Give the data again exactly, from its opening line through the line in which "const BEAD_HEIGHT = 20.6;" appears.

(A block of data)
-- START --
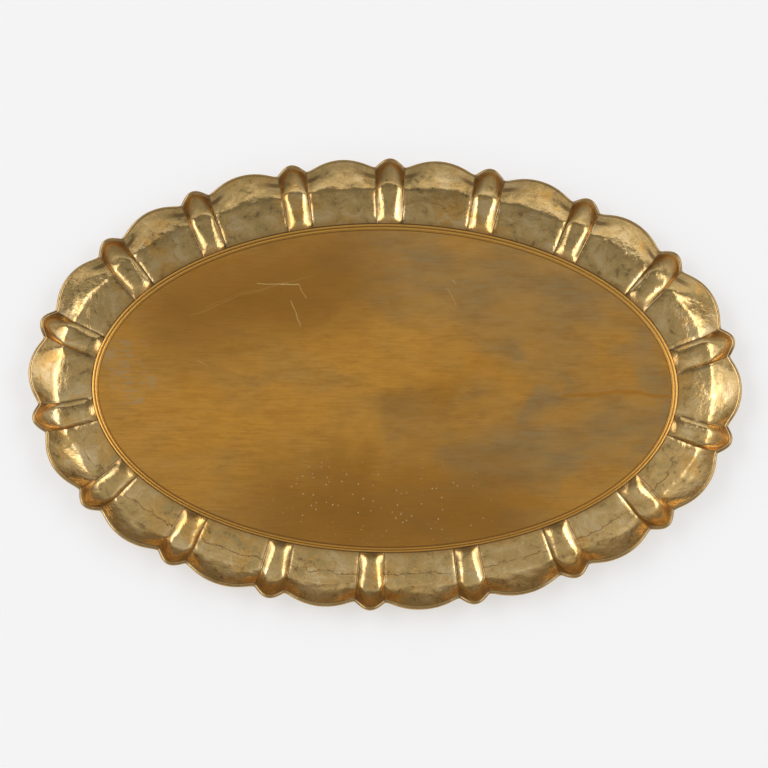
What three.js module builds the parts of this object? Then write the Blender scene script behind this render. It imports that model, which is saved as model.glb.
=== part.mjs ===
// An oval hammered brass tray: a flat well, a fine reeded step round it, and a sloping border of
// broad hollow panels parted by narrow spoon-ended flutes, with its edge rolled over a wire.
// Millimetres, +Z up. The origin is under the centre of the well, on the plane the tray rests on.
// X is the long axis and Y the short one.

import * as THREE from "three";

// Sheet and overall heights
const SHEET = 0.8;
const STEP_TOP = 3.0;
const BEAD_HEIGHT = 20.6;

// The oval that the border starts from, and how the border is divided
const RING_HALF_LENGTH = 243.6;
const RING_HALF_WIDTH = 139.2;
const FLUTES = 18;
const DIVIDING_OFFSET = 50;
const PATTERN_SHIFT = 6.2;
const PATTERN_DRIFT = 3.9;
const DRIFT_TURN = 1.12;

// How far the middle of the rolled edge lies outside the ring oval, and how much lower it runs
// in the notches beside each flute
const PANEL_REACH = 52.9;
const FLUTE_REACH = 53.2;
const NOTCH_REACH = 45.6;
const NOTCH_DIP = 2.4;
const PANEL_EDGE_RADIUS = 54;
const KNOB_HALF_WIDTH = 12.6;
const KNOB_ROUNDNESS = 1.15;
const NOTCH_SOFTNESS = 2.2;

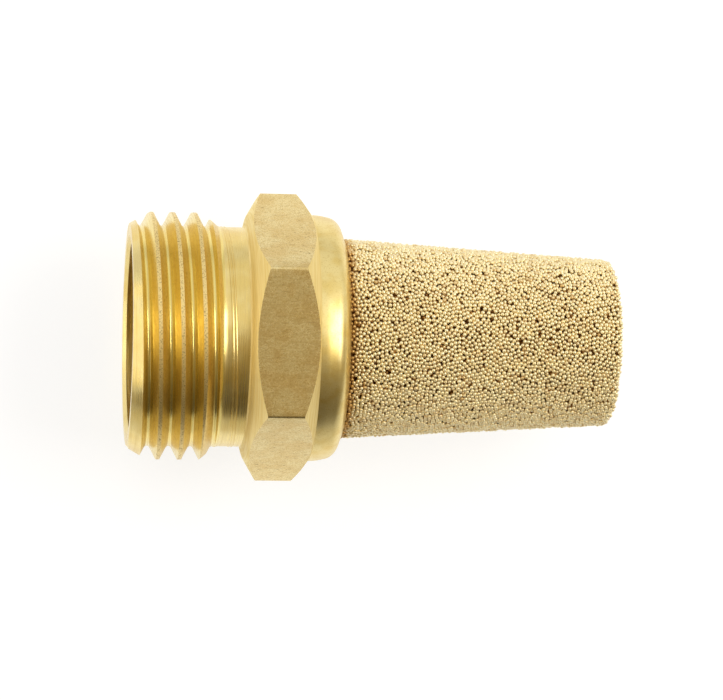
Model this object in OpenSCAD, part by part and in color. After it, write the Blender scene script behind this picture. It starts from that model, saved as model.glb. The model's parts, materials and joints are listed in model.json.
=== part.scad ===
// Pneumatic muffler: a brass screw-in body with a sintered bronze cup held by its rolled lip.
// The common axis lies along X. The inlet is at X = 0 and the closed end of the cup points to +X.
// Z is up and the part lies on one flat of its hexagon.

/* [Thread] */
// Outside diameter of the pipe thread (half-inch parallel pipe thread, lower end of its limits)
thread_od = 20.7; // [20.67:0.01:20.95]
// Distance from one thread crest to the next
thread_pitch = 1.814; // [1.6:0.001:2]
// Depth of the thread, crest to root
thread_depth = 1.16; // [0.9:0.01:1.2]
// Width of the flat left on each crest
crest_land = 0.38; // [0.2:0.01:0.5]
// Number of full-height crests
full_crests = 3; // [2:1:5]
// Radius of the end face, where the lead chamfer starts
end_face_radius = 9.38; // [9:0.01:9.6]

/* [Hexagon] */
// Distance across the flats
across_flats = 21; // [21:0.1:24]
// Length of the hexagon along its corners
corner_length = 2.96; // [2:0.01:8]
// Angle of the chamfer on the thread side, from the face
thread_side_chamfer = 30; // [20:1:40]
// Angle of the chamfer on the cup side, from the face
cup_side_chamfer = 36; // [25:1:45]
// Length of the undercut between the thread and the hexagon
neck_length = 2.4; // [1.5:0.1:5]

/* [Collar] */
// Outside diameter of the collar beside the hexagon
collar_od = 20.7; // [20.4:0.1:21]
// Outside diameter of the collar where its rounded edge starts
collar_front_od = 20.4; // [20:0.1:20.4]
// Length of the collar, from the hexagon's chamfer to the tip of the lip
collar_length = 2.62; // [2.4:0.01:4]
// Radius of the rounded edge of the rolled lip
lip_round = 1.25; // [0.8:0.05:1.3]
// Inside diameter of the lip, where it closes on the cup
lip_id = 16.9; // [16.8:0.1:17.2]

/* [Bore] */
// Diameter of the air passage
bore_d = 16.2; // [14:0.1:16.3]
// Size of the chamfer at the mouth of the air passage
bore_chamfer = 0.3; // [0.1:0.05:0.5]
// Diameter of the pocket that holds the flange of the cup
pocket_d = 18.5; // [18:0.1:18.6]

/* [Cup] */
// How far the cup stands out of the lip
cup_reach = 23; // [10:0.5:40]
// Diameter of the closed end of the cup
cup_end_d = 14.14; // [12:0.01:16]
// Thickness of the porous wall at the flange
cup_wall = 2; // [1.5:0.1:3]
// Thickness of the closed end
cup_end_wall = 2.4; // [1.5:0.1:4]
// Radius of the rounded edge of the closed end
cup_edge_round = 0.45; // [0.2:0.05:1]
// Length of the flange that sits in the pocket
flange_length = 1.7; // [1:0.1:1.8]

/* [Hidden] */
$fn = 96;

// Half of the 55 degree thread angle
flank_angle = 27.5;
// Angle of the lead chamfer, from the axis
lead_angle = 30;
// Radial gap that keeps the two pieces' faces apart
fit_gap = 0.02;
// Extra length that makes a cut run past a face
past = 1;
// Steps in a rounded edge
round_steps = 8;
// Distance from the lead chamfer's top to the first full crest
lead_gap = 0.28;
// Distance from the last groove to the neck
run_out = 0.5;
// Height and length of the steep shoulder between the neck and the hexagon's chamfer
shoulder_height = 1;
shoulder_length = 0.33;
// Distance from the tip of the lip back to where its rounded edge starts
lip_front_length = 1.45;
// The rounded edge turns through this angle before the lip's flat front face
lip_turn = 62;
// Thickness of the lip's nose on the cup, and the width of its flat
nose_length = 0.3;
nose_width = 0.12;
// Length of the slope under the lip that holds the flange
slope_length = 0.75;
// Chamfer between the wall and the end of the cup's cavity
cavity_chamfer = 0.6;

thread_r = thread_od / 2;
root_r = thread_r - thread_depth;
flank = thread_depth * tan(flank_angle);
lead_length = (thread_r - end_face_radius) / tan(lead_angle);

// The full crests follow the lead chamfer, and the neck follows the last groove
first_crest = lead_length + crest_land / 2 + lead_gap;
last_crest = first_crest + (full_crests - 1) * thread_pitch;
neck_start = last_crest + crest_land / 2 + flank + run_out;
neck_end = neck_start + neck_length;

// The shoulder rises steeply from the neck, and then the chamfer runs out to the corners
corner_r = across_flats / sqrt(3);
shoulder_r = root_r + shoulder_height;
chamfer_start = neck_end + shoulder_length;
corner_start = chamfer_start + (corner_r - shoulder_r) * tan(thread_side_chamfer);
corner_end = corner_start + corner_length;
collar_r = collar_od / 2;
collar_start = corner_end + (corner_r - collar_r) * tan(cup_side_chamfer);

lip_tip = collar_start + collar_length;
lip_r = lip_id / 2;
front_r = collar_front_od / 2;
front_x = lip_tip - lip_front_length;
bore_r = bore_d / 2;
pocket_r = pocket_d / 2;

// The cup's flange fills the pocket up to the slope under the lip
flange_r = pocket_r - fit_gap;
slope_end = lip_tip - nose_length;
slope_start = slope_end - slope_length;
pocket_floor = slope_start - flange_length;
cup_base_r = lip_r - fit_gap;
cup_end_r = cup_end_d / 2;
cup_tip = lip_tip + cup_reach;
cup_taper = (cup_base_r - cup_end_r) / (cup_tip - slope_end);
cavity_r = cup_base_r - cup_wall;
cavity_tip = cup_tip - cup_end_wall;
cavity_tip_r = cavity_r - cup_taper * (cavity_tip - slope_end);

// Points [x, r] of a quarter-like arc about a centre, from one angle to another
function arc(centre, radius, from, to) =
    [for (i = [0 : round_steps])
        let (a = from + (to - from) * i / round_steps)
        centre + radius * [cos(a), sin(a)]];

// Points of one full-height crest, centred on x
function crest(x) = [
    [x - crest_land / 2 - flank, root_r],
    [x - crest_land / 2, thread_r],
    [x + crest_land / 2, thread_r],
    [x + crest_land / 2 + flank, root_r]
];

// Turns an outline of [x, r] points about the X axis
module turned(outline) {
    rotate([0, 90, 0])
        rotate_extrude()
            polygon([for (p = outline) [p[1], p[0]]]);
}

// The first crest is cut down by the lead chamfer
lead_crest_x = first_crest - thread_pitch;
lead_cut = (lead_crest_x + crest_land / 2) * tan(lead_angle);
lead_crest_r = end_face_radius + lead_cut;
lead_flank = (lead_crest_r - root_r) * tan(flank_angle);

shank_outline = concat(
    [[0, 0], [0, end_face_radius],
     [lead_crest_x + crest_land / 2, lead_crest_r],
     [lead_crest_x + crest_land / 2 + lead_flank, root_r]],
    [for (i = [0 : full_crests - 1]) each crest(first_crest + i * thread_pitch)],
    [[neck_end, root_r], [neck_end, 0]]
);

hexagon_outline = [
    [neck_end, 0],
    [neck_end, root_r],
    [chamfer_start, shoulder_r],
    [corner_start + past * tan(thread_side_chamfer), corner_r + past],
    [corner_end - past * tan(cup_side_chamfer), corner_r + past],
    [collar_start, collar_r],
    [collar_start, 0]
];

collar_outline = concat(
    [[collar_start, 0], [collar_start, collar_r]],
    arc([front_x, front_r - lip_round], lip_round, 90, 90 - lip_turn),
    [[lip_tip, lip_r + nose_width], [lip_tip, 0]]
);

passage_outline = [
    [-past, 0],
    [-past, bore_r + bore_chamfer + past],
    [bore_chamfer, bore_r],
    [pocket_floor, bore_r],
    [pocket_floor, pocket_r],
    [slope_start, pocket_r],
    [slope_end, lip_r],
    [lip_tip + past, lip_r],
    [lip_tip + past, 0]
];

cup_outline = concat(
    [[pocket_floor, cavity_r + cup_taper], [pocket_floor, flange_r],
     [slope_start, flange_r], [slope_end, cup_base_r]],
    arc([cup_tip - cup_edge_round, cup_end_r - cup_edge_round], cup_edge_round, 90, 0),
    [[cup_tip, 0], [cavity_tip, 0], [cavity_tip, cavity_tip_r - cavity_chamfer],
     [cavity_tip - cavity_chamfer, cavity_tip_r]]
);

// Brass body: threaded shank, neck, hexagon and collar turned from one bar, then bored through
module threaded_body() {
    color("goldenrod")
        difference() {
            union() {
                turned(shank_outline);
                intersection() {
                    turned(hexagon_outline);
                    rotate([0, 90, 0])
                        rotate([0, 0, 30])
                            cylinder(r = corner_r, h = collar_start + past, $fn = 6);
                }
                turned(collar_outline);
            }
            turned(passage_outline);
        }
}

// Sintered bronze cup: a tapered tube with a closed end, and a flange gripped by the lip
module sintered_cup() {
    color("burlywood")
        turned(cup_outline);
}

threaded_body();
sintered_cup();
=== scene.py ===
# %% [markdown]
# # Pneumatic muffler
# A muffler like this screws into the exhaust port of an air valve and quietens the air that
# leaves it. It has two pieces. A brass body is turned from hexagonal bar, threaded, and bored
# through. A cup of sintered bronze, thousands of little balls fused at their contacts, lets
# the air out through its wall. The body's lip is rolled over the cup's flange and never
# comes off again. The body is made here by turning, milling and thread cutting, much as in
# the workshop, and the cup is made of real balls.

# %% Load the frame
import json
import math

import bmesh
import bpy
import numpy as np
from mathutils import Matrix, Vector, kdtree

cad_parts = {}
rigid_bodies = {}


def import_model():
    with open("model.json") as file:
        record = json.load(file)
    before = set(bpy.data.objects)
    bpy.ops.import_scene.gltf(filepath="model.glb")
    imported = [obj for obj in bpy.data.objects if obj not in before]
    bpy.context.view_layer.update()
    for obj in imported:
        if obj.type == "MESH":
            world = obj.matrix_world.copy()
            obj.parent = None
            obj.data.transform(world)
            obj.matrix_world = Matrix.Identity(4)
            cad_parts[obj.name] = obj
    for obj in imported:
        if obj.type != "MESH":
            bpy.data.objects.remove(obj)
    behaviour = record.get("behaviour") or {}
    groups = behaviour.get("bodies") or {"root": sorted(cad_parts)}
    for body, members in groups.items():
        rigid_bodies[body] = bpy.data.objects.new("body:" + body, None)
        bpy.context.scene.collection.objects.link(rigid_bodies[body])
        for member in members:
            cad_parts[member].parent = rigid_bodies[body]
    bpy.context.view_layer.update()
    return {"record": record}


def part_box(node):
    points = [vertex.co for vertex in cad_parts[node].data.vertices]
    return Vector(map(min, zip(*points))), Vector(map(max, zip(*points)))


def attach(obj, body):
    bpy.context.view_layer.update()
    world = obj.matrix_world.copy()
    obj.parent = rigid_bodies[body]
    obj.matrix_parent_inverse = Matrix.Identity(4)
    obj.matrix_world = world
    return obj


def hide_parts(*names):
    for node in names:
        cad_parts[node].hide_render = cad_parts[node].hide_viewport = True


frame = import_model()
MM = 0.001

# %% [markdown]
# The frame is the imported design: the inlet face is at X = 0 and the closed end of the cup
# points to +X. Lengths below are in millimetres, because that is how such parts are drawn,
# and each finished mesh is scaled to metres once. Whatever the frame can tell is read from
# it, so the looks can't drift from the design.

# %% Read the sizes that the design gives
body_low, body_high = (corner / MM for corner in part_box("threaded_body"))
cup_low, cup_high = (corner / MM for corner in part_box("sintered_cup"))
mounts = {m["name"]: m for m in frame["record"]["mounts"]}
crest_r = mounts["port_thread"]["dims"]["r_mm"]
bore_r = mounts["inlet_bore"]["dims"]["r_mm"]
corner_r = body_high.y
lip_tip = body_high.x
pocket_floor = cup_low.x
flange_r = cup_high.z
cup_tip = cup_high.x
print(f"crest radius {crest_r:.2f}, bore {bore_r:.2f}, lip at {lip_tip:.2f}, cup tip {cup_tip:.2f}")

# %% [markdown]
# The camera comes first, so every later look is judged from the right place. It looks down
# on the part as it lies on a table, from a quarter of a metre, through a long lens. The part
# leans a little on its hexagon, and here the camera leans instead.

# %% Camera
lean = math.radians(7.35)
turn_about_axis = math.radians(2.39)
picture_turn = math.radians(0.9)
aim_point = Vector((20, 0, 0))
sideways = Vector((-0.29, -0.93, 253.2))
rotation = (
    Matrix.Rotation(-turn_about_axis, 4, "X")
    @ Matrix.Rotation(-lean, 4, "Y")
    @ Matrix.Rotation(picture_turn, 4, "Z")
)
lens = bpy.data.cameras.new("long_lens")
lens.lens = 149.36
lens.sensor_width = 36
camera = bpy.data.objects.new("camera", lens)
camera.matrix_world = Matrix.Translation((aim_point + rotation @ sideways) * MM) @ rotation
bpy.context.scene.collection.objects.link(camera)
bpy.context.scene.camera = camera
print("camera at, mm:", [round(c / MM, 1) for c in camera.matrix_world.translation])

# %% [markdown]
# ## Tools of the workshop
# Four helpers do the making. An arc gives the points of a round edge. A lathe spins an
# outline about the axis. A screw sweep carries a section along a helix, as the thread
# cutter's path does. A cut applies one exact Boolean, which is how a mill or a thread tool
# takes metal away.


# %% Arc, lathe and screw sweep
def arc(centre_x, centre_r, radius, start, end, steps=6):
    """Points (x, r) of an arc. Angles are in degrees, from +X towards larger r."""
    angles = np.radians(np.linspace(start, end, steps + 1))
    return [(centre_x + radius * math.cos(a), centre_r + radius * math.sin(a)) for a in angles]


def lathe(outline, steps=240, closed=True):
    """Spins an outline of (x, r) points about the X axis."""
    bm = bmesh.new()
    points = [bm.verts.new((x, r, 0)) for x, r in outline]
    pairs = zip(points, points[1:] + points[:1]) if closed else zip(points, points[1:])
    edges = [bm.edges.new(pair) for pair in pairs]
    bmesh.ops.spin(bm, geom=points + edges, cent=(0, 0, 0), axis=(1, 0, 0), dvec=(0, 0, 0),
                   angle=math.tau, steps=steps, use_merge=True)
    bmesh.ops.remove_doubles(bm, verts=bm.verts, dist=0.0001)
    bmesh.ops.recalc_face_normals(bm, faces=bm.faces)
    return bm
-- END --
» Response
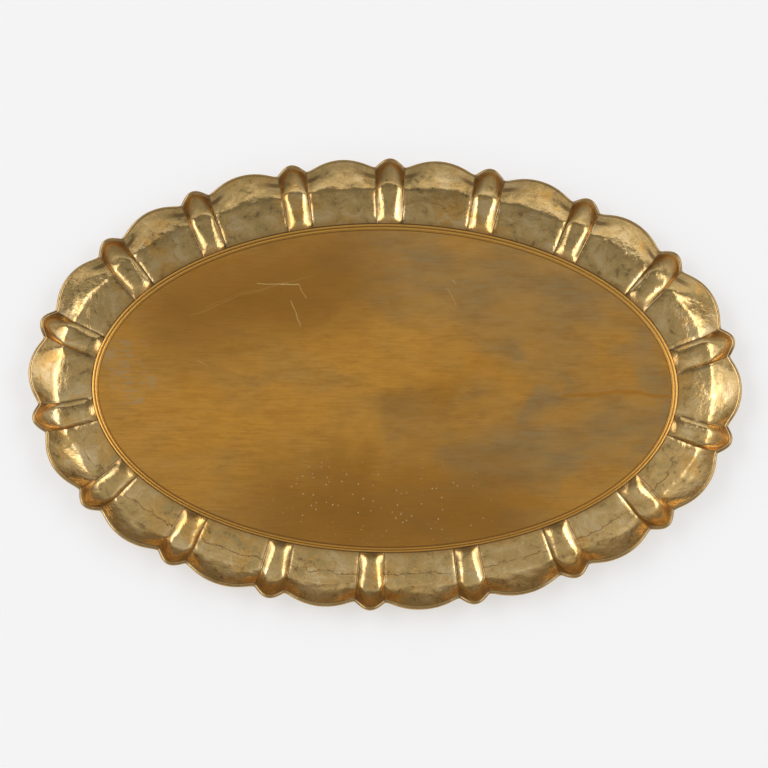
What three.js module builds the parts of this object? Then write the Blender scene script behind this render. It imports that model, which is saved as model.glb.
=== part.mjs ===
// An oval hammered brass tray: a flat well, a fine reeded step round it, and a sloping border of
// broad hollow panels parted by narrow spoon-ended flutes, with its edge rolled over a wire.
// Millimetres, +Z up. The origin is under the centre of the well, on the plane the tray rests on.
// X is the long axis and Y the short one.

import * as THREE from "three";

// Sheet and overall heights
const SHEET = 0.8;
const STEP_TOP = 3.0;
const BEAD_HEIGHT = 20.6;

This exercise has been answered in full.